Duas léguas depois da praça da cidade serrana de Guaramiranga, a 105km de Fortaleza, chega-se à comunidade da Linha da Serra. A estrada é boa e a paisagem uma beleza. A subida, até a altitude de 930m, encerra a vegetação de Mata Atlântica do maciço e deixa ver o mundão de Caatinga arbustiva do semiárido cearense. Nesse divisor e reunidor de ambientes naturais, vive com familiares circundantes o músico, artesão, luthier, pesquisador, arte-educador e brincante Vanildo Franco.
Há tempos que eu tinha vontade de conhecer o ninho desse artista de tipo raro, movido pela relação de arte e natureza, pelo altruísmo e pelo espírito colaborativo e comunitário. Estive lá por esses dias, usufruindo de perto da sua boa fortuna, abençoada pela organicidade da vida natural e pela ânima da cultura, sob o manto azul da abóboda celeste e suas coordenadas espaciais cosmológicas e cosmogônicas.

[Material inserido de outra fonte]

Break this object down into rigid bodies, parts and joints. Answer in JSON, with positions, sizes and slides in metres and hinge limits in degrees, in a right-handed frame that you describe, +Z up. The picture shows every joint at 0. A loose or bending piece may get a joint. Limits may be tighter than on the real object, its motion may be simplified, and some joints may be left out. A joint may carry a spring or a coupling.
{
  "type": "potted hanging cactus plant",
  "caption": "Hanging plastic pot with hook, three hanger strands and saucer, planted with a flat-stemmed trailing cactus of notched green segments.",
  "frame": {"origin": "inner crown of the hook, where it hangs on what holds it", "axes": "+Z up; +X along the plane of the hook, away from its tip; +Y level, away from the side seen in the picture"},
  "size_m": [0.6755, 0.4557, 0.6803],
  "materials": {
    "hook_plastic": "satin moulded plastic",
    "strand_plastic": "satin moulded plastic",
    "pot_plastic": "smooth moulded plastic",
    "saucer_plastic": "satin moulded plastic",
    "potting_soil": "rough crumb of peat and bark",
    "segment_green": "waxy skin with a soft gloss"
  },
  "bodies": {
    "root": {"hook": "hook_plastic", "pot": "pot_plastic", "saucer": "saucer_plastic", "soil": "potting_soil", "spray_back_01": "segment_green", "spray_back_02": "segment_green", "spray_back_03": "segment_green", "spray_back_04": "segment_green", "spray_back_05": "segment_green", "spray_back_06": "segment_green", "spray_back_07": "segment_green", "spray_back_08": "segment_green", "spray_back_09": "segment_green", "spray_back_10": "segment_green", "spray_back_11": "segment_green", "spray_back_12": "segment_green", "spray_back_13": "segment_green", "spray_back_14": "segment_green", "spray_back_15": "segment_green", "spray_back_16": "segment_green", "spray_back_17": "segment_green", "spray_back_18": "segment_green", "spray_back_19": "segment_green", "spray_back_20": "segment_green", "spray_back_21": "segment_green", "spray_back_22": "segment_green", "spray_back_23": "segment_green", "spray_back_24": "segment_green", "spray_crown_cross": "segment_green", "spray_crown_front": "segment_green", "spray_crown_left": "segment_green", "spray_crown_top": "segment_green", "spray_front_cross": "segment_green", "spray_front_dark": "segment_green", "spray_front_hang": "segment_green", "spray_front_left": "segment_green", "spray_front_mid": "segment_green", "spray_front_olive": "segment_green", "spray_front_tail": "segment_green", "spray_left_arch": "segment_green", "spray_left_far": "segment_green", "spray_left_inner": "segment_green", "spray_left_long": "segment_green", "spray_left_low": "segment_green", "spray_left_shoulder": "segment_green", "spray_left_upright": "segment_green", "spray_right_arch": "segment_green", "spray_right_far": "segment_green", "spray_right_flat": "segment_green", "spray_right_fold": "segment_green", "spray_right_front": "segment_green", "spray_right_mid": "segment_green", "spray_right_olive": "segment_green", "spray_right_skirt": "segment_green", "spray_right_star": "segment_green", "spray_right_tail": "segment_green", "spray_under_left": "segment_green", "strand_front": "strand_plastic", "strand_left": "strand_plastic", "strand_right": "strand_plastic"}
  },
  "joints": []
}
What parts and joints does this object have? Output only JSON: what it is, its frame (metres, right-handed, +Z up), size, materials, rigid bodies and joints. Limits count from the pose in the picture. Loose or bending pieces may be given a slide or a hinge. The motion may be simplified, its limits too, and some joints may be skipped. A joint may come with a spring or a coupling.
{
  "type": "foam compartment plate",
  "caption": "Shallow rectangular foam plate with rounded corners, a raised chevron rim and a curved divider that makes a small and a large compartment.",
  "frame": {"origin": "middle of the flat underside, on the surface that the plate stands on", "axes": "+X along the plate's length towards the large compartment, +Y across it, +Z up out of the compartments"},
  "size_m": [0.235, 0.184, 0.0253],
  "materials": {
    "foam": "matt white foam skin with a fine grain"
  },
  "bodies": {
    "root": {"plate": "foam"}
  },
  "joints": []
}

Desde garoto Vanildo tem encanto por pífano (pife). Em sua infância de sobe e desce ladeira, conheceu as touceiras de taquara e os tocadores da cultura popular que delas já faziam esse rústico instrumento em forma de flauta transversal. Tem em si a alma do lugar e aprendeu a se enxergar na floresta e a olhar para a cidade com vontade de ver a cultura da serra mais presente em seu núcleo urbano.
Na Escola de Música de Guaramiranga, espaço integrado e processual da ÁGUA, entidade de aprendizados dialógicos daquele município, Vanildo Franco, com o temperamento paciente dos grandes mestres de educação orgânica, exerce atividades nos campos práticos e reflexivos da socialização e da autonomia, dois conhecidos papeis do educar para as possibilidades, tão necessários às culturas democráticas.
Com atitudes sinceras e ternura solidária, ele dá oficinas em outros municípios e estados e participa de movimentações culturais e cidadãs, como a atuação nos espetáculos do grupo cenomusical Dona Zefinha, de Itapipoca, e na Pifarada Urbana, que criou em Fortaleza com o também músico Guilherme Cunha (Fulô da Aurora). No palco, os impulsos vitais de Vanildo transformam-se em gestos expressivos de dança íntima com o instrumento que estiver tocando.
Tudo isso era do meu conhecimento, mas eu não tinha ideia do seu ateliê de criação e vivências artísticas, onde ele constrói pífanos (pifes) e instrumentos de percussão (zabumba, alfaia, caixa, tambor de chão, ganzá e móveis para musicalização infantil) e, também, hospeda músicos, pesquisadores, estudantes e colecionadores que querem construir seus próprios instrumentos em um lugar tranquilo e silencioso.
É pelo pífano que ele tem mais afeição. Em suas pesquisas etnomusicológicas, identificou que a taquara, matéria-prima utilizada por ele para a confecção desse instrumento, está diretamente associada ao ciclo do café de sombra na região, entre os séculos 19 e 20, produção cafeeira especial que recentemente vem sendo valorizada como atração cultural e turística. A taquara é uma gramínea sul-americana de caule oco e segmentada por gomos, um tipo de bambu, com a qual as pessoas trançavam cestos e balaios para a cafeicultura, mas também faziam pife para, nos dias de folgas, animar dramas e forrós.
A taquara germina em área de mata úmida e é colhida por Vanildo na lua certa e no tamanho em que o corte da touceira funciona como estímulo à renovação dessa planta que tem alta capacidade de rebrotar. Imbuído dessa sabedoria ancestral de relação com a natureza, ele manifesta o prazer que tem de construir e de compartilhar a técnica de fazer e de soprar pife em sua oficina localizada no quintal inclinado verde e ventilado da casa dos pais, de onde certamente conta com a consultoria das plantas, do ar puro e do clima suave da Linha da Serra.